::: RAW DATA :::

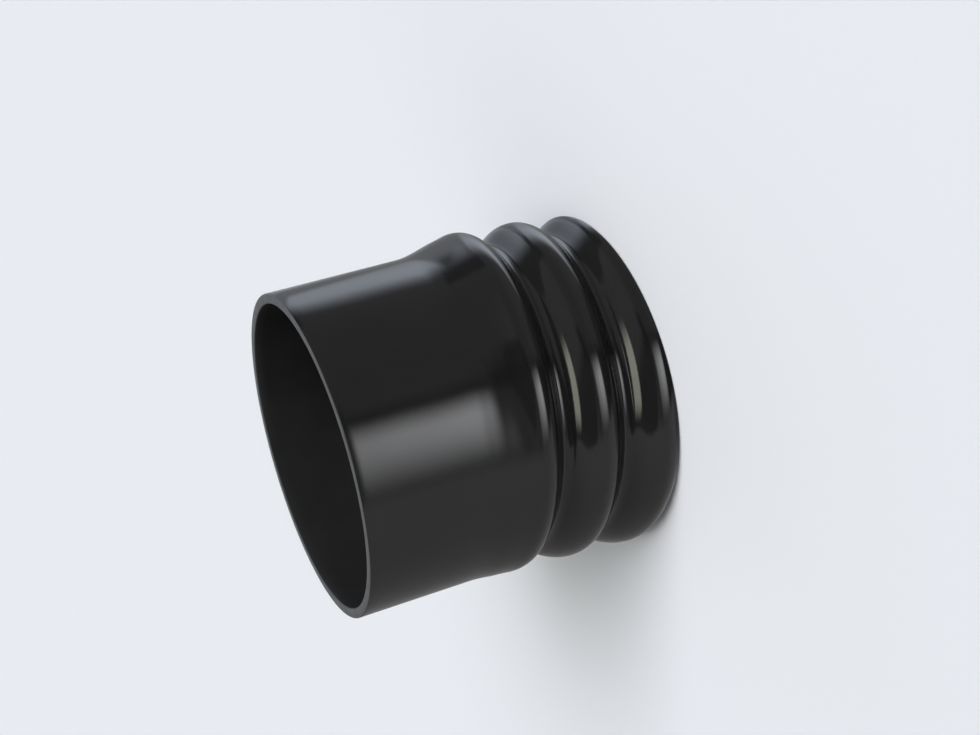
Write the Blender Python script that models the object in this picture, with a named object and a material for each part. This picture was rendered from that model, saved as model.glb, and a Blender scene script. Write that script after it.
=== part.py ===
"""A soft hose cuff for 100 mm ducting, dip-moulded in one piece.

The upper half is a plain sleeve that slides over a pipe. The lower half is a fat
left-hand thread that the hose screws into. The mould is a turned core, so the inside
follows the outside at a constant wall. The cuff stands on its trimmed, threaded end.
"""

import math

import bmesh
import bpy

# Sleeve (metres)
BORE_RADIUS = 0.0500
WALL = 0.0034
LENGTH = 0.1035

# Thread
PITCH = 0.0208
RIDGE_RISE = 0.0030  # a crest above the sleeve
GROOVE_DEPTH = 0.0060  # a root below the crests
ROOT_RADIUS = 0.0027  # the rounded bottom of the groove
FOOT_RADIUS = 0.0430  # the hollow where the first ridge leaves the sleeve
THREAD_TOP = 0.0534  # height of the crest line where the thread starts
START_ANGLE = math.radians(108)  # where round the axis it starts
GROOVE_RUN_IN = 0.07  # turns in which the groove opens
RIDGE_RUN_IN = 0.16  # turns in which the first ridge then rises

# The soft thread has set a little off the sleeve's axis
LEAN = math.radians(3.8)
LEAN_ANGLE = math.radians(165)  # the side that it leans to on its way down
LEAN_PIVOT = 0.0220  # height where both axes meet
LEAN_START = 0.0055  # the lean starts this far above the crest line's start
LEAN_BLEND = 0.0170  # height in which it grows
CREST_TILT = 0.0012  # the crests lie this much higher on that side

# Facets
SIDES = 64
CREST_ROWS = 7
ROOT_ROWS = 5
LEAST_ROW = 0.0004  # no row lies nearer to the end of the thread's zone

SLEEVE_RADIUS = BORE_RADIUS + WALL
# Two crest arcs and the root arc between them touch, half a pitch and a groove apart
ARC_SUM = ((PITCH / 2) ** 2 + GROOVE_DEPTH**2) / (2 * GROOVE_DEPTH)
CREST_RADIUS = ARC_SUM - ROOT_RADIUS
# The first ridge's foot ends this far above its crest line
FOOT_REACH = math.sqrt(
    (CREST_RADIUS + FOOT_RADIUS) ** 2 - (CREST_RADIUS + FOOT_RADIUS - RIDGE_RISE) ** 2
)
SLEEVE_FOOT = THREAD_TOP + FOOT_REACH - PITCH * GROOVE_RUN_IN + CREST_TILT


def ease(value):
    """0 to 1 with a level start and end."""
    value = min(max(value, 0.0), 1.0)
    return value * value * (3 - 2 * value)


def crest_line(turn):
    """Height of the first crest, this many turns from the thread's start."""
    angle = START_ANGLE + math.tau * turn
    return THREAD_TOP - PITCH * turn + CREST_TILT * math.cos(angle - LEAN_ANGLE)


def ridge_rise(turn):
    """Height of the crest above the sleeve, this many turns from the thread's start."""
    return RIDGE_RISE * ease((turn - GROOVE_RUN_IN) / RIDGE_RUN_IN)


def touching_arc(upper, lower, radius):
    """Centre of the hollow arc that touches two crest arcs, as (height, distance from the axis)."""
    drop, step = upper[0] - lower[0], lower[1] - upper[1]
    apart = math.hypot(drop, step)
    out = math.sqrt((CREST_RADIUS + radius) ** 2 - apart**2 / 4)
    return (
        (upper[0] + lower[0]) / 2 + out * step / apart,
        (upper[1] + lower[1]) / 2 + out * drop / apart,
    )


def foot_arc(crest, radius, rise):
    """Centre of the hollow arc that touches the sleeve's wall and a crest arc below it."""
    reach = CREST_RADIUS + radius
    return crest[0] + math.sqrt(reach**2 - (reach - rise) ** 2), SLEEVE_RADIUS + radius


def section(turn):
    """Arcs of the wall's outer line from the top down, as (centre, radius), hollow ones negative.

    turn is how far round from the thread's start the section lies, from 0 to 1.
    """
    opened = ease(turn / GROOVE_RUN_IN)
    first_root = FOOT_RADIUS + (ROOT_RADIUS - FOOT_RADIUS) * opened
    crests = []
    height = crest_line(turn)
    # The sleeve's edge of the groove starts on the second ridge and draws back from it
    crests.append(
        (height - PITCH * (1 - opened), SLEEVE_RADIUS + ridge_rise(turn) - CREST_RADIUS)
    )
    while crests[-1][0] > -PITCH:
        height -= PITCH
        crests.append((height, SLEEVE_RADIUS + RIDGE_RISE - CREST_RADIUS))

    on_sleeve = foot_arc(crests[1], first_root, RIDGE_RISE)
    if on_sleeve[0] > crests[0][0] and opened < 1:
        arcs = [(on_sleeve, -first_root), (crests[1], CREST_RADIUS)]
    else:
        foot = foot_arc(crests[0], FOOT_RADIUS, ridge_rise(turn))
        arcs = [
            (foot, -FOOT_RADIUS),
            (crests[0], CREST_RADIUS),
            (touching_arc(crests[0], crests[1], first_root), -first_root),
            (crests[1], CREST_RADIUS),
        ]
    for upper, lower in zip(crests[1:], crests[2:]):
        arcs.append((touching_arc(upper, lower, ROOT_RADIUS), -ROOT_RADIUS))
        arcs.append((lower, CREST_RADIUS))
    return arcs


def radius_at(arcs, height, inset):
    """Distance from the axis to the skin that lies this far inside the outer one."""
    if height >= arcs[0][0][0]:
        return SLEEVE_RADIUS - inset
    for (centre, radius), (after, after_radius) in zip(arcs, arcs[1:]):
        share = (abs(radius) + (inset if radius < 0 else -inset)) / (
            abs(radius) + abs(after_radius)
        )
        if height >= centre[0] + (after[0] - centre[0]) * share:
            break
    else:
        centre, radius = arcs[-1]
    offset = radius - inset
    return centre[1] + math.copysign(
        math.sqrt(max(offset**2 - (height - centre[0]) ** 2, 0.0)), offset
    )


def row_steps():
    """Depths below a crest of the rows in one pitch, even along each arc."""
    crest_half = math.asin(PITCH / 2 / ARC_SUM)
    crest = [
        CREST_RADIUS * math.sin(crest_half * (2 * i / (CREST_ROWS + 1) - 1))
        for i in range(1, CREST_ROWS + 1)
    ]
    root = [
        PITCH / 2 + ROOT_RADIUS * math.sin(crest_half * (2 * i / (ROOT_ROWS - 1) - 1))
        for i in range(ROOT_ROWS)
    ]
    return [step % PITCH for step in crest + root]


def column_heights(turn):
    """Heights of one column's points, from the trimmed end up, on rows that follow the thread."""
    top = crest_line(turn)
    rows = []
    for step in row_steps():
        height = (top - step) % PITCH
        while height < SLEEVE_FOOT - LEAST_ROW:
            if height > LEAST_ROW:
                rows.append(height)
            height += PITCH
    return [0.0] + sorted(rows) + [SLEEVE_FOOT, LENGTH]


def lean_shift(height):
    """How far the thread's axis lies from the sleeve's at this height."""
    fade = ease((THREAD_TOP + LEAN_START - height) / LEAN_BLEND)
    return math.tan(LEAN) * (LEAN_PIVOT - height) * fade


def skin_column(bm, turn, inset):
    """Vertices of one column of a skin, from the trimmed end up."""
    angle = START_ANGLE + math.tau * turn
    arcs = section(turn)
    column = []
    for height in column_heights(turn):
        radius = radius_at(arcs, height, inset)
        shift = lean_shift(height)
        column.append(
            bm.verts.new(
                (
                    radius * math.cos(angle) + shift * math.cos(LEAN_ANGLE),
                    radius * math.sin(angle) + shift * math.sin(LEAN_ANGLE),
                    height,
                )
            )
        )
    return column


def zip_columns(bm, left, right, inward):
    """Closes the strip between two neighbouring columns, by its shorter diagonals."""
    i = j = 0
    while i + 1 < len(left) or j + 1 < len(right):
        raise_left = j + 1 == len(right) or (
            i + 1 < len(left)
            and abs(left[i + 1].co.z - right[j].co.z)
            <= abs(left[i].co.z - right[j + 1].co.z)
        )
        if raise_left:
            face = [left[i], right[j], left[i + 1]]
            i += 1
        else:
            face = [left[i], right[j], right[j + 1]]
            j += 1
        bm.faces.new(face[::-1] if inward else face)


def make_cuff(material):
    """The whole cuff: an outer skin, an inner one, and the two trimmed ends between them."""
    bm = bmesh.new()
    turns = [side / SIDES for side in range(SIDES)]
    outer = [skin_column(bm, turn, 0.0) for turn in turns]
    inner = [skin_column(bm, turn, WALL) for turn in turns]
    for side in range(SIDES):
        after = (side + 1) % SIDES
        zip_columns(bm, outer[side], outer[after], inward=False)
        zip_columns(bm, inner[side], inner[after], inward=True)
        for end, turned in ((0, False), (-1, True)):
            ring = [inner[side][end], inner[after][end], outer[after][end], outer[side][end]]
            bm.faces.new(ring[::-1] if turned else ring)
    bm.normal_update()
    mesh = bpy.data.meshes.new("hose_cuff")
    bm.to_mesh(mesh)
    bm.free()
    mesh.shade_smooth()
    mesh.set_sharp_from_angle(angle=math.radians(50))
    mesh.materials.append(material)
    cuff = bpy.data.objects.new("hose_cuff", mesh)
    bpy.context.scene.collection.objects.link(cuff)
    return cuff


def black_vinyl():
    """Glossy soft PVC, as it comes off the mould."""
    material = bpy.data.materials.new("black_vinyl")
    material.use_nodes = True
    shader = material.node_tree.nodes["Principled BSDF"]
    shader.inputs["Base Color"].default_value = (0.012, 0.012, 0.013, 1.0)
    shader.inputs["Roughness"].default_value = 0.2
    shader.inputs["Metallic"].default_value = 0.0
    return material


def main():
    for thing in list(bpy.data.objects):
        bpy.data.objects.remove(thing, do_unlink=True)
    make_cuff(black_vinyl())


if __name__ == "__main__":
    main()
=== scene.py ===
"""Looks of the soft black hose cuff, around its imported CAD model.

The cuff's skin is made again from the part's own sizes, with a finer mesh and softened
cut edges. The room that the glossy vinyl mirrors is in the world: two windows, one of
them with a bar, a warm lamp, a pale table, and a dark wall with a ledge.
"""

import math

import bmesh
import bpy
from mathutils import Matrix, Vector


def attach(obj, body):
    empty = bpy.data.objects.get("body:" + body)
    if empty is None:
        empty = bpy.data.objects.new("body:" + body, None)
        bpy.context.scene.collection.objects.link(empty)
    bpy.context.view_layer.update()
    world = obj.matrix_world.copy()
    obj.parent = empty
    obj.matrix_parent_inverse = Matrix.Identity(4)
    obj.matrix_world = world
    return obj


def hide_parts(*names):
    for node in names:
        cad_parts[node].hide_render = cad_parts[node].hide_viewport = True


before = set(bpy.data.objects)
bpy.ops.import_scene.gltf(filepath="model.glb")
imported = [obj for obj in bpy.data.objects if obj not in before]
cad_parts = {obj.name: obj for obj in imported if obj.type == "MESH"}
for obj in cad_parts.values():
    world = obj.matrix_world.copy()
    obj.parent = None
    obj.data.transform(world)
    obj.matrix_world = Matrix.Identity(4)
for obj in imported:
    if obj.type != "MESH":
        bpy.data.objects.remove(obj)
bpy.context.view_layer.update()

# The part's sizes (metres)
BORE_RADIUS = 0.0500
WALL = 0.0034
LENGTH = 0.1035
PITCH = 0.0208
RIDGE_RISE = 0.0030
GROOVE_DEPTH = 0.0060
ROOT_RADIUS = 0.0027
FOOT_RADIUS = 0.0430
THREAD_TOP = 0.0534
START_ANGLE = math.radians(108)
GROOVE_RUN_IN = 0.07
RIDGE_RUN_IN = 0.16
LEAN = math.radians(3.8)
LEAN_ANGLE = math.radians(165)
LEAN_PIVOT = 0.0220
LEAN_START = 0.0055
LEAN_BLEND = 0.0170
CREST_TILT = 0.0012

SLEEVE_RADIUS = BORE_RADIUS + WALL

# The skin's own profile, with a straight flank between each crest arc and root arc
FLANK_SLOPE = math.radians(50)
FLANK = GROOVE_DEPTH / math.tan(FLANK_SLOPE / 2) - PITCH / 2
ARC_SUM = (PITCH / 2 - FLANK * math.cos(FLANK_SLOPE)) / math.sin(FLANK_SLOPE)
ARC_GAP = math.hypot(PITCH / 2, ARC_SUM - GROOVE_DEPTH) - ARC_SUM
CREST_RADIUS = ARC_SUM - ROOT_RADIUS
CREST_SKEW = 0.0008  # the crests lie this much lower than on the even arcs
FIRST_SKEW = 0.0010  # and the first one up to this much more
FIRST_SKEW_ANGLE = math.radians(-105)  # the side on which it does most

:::

Everything from the line containing "bm.to_mesh(mesh)" down to the line containing "for node in" should be repeated exactly, with both end lines kept and no other lines added.

** WORKED SOLUTION **
    bm.to_mesh(mesh)
    bm.free()
    mesh.shade_smooth()
    mesh.set_sharp_from_angle(angle=math.radians(50))
    mesh.materials.append(material)
    cuff = bpy.data.objects.new("hose_cuff", mesh)
    bpy.context.scene.collection.objects.link(cuff)
    return cuff


def black_vinyl():
    """Glossy soft PVC, as it comes off the mould."""
    material = bpy.data.materials.new("black_vinyl")
    material.use_nodes = True
    shader = material.node_tree.nodes["Principled BSDF"]
    shader.inputs["Base Color"].default_value = (0.012, 0.012, 0.013, 1.0)
    shader.inputs["Roughness"].default_value = 0.2
    shader.inputs["Metallic"].default_value = 0.0
    return material


def main():
    for thing in list(bpy.data.objects):
        bpy.data.objects.remove(thing, do_unlink=True)
    make_cuff(black_vinyl())


if __name__ == "__main__":
    main()
=== scene.py ===
"""Looks of the soft black hose cuff, around its imported CAD model.

The cuff's skin is made again from the part's own sizes, with a finer mesh and softened
cut edges. The room that the glossy vinyl mirrors is in the world: two windows, one of
them with a bar, a warm lamp, a pale table, and a dark wall with a ledge.
"""

import math

import bmesh
import bpy
from mathutils import Matrix, Vector


def attach(obj, body):
    empty = bpy.data.objects.get("body:" + body)
    if empty is None:
        empty = bpy.data.objects.new("body:" + body, None)
        bpy.context.scene.collection.objects.link(empty)
    bpy.context.view_layer.update()
    world = obj.matrix_world.copy()
    obj.parent = empty
    obj.matrix_parent_inverse = Matrix.Identity(4)
    obj.matrix_world = world
    return obj


def hide_parts(*names):
    for node in names:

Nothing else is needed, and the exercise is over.